2. Regular Data Backups
One of the most common reasons for data losses is the unavailability of a properly managed data backup system. By using a cloud storage service, you eliminate the need to manage backups of your data.
Your local storage is directly connected with the cloud service where multiple backups of your data are created at different locations that are completely synced with each other.
The moment you make any changes to your data, it is reflected in the backup storage as well.
3. Consistency and Reliability
When not protected properly, access to your data can be affected in a number of ways, including power failure, internet connectivity issues, natural disasters, and government policies etc.
Cloud storage services take all these threats away from your data and make it extremely reliable and consistently available for you.
Your data is saved at multiple highly secured locations. So there’s no threat of any power failures or natural disasters hitting all of them at the same time.
4. Global Data Connectivity
Many small businesses work with remote teams that need to access data from a centralized location. Cloud storage services give you the ability to grant access to as many users as possible anywhere in the world.
You can also manage data rights for different users to ensure proper security. All the changes that are made to the data are completely synced together, giving you the most updated version of your data. This, of course, is a major advantage that you can not get from your own storage device.
5. Enhanced Accessibility
Unlike local storage devices, cloud storage services can be accessed from anywhere in the world using a number of different devices. Apart from the regular PC, you can also directly access your cloud data with your smartphone and tablets.
Many of the leading cloud services have developed special smartphone apps for this very purpose. So, unlike local storage, if you need to access a particular piece of data from your smartphone, you do not need to carry it with you all the time.
You can simply access it whenever you need and delete it from your smartphone storage as soon as your need is fulfilled.
6. Reduced Infrastructure Costs
Managing a data backup system requires huge investments both in terms of manpower and technology. Backup systems also demand additional energy costs as they need to run round the clock.
However, by using a cloud storage service, you get rid of a number of infrastructure needs as well. You do not need to employ dedicated professionals to look after your data security and management. You also don’t need to spend extra money on computers and backup servers to store your data.
All this can lead to substantial cost savings in the long run and add to the overall profitability of your business.
7. Environment Friendly Impact
A strong reason for using modern cloud-based storage services is the positive impact that they have on the environment. Many leading cloud storage companies intentionally employ environmentally friendly power generation methods for their storage units. Environment friendliness is one of their major considerations while making purchases for their infrastructure as well.

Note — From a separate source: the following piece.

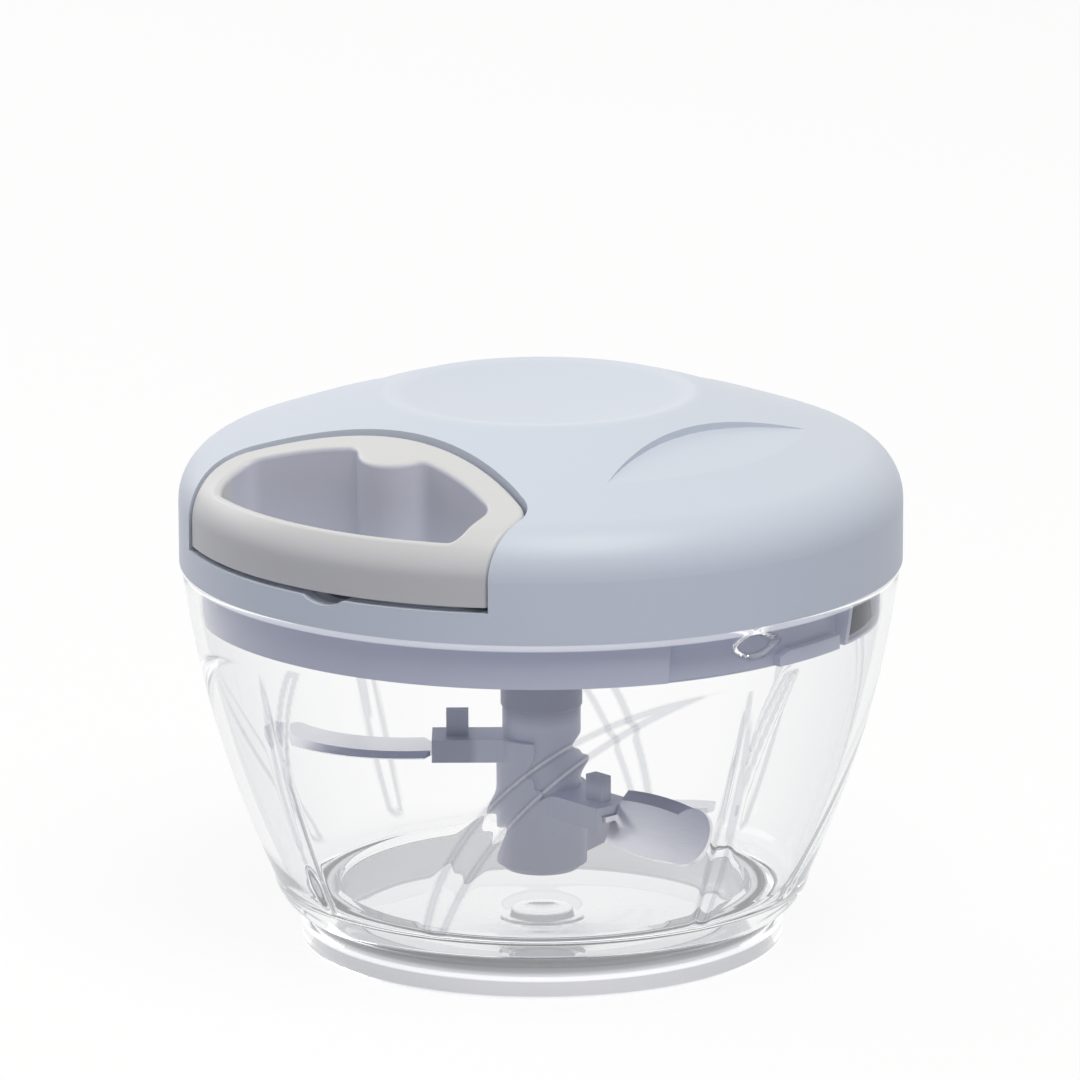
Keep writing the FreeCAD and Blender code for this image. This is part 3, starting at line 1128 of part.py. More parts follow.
def make_knot_cap():
    """The plug that closes the ferrule's pocket from below."""
    front = BOSS_REACH - CAP_WALL
    width = CAP_W - 2 * CAP_PLAY
    depth = front - BACK_NEAR - CAP_BACK - 2 * CAP_PLAY
    corner = vec(-width / 2, -front + CAP_PLAY, HANDLE_LOW + 2 * LAY_GAP)
    return Part.makeBox(width, depth, CAP_T, corner)


# ---------------------------------------------------------------- build
NODES = {
    "bowl": make_bowl,
    "foot_ring": make_foot_ring,
    "seal_ring": make_seal_ring,
    "lid_cover": make_lid_cover,
    "lid_base": make_lid_base,
    "lid_screws": make_lid_screws,
    "axle": make_axle,
    "spring_housing": make_spring_housing,
    "housing_screws": make_housing_screws,
    "recoil_spring": make_recoil_spring,
    "cord_drum": make_cord_drum,
    "cord_wound": make_cord_wound,
    "cord_run": make_cord_run,
    "cord_eyelet": make_cord_eyelet,
    "clutch_arms": make_clutch_arms,
    "output_spindle": make_output_spindle,
    "thrust_washer": make_thrust_washer,
    "output_bush": make_output_bush,
    "spindle_clip": make_spindle_clip,
    "grip_ring": make_grip_ring,
    "blade_hub": make_blade_hub,
    "blade_upper": upper_blade,
    "blade_middle": middle_blade,
    "blade_lower": lower_blade,
    "handle": make_handle,
    "cord_tail": make_cord_tail,
    "cord_ferrule": make_cord_ferrule,
    "knot_cap": make_knot_cap,
}

os.makedirs("parts", exist_ok=True)
for name, make in NODES.items():
    shape = make()
    shape.exportStep("parts/" + name + ".step")
    print(name, len(shape.Solids), "solid", shape.isValid(), round(shape.Volume / 1000, 2), "cm3")
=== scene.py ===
# %% [markdown]
# # A hand-pulled food chopper
# The object is a clear tapered bowl with a domed lid. A handle with a finger loop lies in the
# lid. Pulling it unwinds a cord from a drum inside, and the drum turns three blades that hang
# in the bowl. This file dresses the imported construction: the moving pieces keep their bodies,
# and the pieces whose surface matters most are made anew as formulas on grids.

import math

import bmesh
import bpy
import numpy as np
from mathutils import Matrix


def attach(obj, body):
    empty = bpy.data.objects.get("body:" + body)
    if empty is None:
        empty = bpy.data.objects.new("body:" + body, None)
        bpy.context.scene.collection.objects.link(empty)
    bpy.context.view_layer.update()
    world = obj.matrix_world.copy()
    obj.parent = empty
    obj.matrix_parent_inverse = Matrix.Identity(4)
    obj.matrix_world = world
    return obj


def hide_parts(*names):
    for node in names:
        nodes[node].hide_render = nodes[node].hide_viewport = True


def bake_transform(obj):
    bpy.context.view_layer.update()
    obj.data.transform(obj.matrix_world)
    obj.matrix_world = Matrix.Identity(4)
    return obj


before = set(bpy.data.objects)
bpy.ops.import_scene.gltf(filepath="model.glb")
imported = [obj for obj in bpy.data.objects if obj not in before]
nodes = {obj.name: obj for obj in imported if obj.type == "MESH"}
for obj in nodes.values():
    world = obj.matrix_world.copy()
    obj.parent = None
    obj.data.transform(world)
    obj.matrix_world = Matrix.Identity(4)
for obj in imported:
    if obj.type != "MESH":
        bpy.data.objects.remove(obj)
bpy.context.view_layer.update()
MM = 0.001

# %% [markdown]
# ## Camera
# A long lens far away keeps the ellipses of lid and foot almost equally open, so the lens and
# the distance are settled before anything else. The camera stands 41 degrees round from the
# side where the handle is pulled, a little above the lid, and looks slightly down.

# %% Camera
CAMERA_TURN = 41.0      # degrees round the axis, counted from the pull side
CAMERA_OUT = 1437.0     # mm from the axis
CAMERA_UP = 429.0       # mm above the table
CAMERA_DIP = 13.89      # degrees below the horizon
CAMERA_ROLL = -0.19     # degrees
IMAGE_SIDE = 1080.0     # pixels
FOCAL = 8238.0          # focal length in pixels
CENTRE_X = 540.9        # pixel column of the lens axis
SENSOR = 36.0           # mm
NEAREST, FARTHEST = 0.1, 50.0       # metres between which the camera sees

camera = bpy.data.objects.new("camera", bpy.data.cameras.new("camera"))
bpy.context.scene.collection.objects.link(camera)
turn = math.radians(CAMERA_TURN)
out = CAMERA_OUT * MM
camera.location = (out * math.sin(turn), -out * math.cos(turn), CAMERA_UP * MM)
aim = Matrix.Rotation(turn, 3, "Z") @ Matrix.Rotation(math.radians(90.0 - CAMERA_DIP), 3, "X")
camera.rotation_euler = (aim @ Matrix.Rotation(math.radians(CAMERA_ROLL), 3, "Z")).to_euler()
camera.data.sensor_width = SENSOR
camera.data.lens = FOCAL / IMAGE_SIDE * SENSOR
camera.data.shift_x = -(CENTRE_X - IMAGE_SIDE / 2) / IMAGE_SIDE
camera.data.clip_start, camera.data.clip_end = NEAREST, FARTHEST
bpy.context.scene.camera = camera
print("lens", round(camera.data.lens, 1), "mm")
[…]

Moreover, when you shift your local storage to a cloud service, you effectively save tons of energy that would’ve been consumed throughout the year.
When you apply this scenario to hundreds (sometimes even thousands) of cloud storage clients, you can naturally understand the positive impact it will have on the overall environment through reduced power consumption and efficient energy usage.
8. Peace of Mind and Business Focus
As a small business, your focus should be on the activities that drive your core business model and increase your productivity. Delivering the promised standards of service to your customers should always be the first thing on your mind.
Since data management and security are not your core business operations, it is always best to outsource such activities to specialized companies who know how to protect your data.
This would not only save you additional costs, but also keep you focused on your most profitable areas.